Police in the US are investigating whether a 76-year-old grandmother, charged with having hired a hitman to murder an ex-husband, may also have been responsible for killing four other husbands.

The grandmother, Betty Neumar, who has already been dubbed the Black Widow by the media, is in jail in North Carolina after being extradited from her home state, Georgia.

Sheriff Rick Burris, of Stanley county, North Carolina, disclosed yesterday that one of the alleged hitmen had approached the police before the death of one of her husbands, Harold Gentry, to inform them that she had been trying to recruit a killer, but the police failed to take him seriously. The alleged hitman told police he had been offered cash and a pick-up truck.

Neumar, a resident of Augusta, Georgia, has been charged with solicitation to commit murder, with bail set at $500,000 (£250,000). She lived in Albemarle, North Carolina, at the time of her husband's death in 1986.

The case had been under investigation since then. "She was a suspect for a long time but we didn't have enough evidence. Now we do," Burris said.

Gentry's brother, Al, told the Associated Press he had suspected her almost from the time his brother's body was found with gunshot wounds inside their home. Neumar, who had not been at home on the day of the slaying, turned up to see the house cordoned off by the police and the first thing she said was that she had been in Augusta the previous night.

"If she had gotten out of that car with tears in her eyes and asked me why would anybody kill Harold, I would never have suspected her at all," he said. "That's where she slipped up."

It was only after her arrest that police realised that she had been married five times, and each time the marriage had ended in the death of her husband.
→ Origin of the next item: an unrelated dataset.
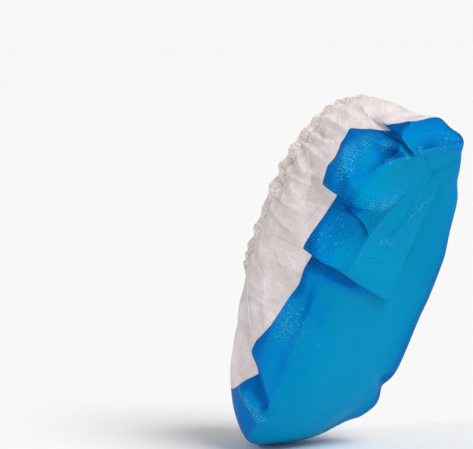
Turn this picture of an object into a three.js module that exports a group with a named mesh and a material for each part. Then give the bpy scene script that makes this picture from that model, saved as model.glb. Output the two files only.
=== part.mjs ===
// A disposable overshoe, shaped as on a foot that stands on its toes: a blue film sole whose
// sides are folded into pleats, a white nonwoven upper and a gathered elastic hem.
//
// The skin is first worked out lying along the foot: x runs from toe to heel, y across it with
// the near side negative, and z up from the sole. A turn goes round the foot in degrees, from the
// toe (0) by the near side (90), the heel (180) and the far side (270). A depth counts the rings
// from the mouth (0) down to the middle of the sole. Lengths are in millimetres.
import * as THREE from 'three';
import { mergeVertices } from 'three/addons/utils/BufferGeometryUtils.js';

const pitch = 61;
const wall = 1.6;
const gap = 0.3;
const hemWidth = 11;
const gatherCount = 30;
const columnsPerGather = 4;
const ripple = { height: 1.3, fadeDepth: 1.5 };
const toeSpring = { from: 105, rise: 30 };
const soleHalfWidth = 58;

// Rings round the foot. narrow makes the heel end slimmer than the toe end, square rounds the
// ring into a fuller oval above 2, and the heights are at the toe, the sides and the heel.
const rings = [
  { name: 'mouth', front: 115, back: 286, half: 44, narrow: 0.04, square: 2.2, toe: 121, side: 99, heel: 97 },
  { name: 'throat', front: 98, back: 296, half: 48, narrow: 0.05, square: 2.2, toe: 100, side: 86, heel: 80 },
  { name: 'instep', front: 47, back: 304, half: 58, narrow: 0.09, square: 2.4, toe: 83, side: 65, heel: 58 },
  { name: 'side', front: 17, back: 309, half: 60, narrow: 0.1, square: 2.4, toe: 58, side: 39, heel: 33 },
  { name: 'low', front: 2, back: 316, half: 60, narrow: 0.1, square: 2.5, toe: 26, side: 12, heel: 10 },
  { name: 'edge', front: 9, back: 316, half: 55, narrow: 0.13, square: 2.8, toe: 9, side: 0, heel: -4 },
  { name: 'inner', front: 32, back: 290, half: 30, narrow: 0.08, square: 2.2, toe: 0, side: 0, heel: 0 },
  { name: 'middle', front: 60, back: 262, half: 0, narrow: 0, square: 2, toe: 0, side: 0, heel: 0 },
];

// How high the seam between film and nonwoven lies above the sole, going round the foot. It
// steps up at each pleat of the near side, where two rows share nearly the same turn.
const seam = [
  { turn: 0, height: 60 },
  { turn: 31, height: 60 },
  { turn: 56, height: 39 },
  { turn: 64.5, height: 30 },
  { turn: 67.5, height: 38 },
  { turn: 73, height: 38 },
  { turn: 82, height: 31 },
  { turn: 91, height: 26 },
  { turn: 102.2, height: 19 },
  { turn: 102.4, height: 26 },
  { turn: 113, height: 24 },
  { turn: 121.9, height: 24 },
  { turn: 122.1, height: 37 },
  { turn: 133, height: 41 },
  { turn: 139, height: 48 },
  { turn: 150, height: 47 },
  { turn: 155, height: 23 },
  { turn: 161, height: 20 },
  { turn: 168, height: 12 },
  { turn: 192, height: 11 },
  { turn: 215, height: 30 },
  { turn: 237, height: 36 },
  { turn: 257, height: 24 },
  { turn: 286, height: 33 },
  { turn: 329, height: 60 },
  { turn: 360, height: 60 },
];

// Knife pleats in the near side: the layer nearer the heel lies over the layer nearer the toe.
// The edge runs straight under the sole, from its side to its middle line, and up the flank it
// leans towards the toe. turn says about where it is on the rings, top is the height up to which
// it is whole, and reach is how far past the middle line (or short of it) it runs out.
const pleats = [
  { name: 'arch', turn: 102, side: 206, middle: 176, lean: 0.12, reach: 18, top: 27, rise: 4.5, ramp: 46 },
  { name: 'heel', turn: 123, side: 255, middle: 243, lean: 0.2, reach: -16, top: 38, rise: 5, ramp: 30 },
];
const pleatStep = 1.4;
const pleatSink = { depth: 1.2, width: 12 };
const pleatRunOut = { across: 14, up: 18 };
const columnBeside = 0.65;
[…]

The North Carolina police have notified their counterparts elsewhere in the country where Neumar is believed to have lived when she married.

Police in Georgia have opened their own investigation into the death of her husband John Neumar, who died in October. They searched her home in Augusta a fortnight ago, removing his cremated remains.

A police investigator, Lieutenant Scott Peebles, said the cause of Neumar's death was listed as sepsis. His remains would be tested to see if there were any factors that might have contributed to his death, such as arsenic.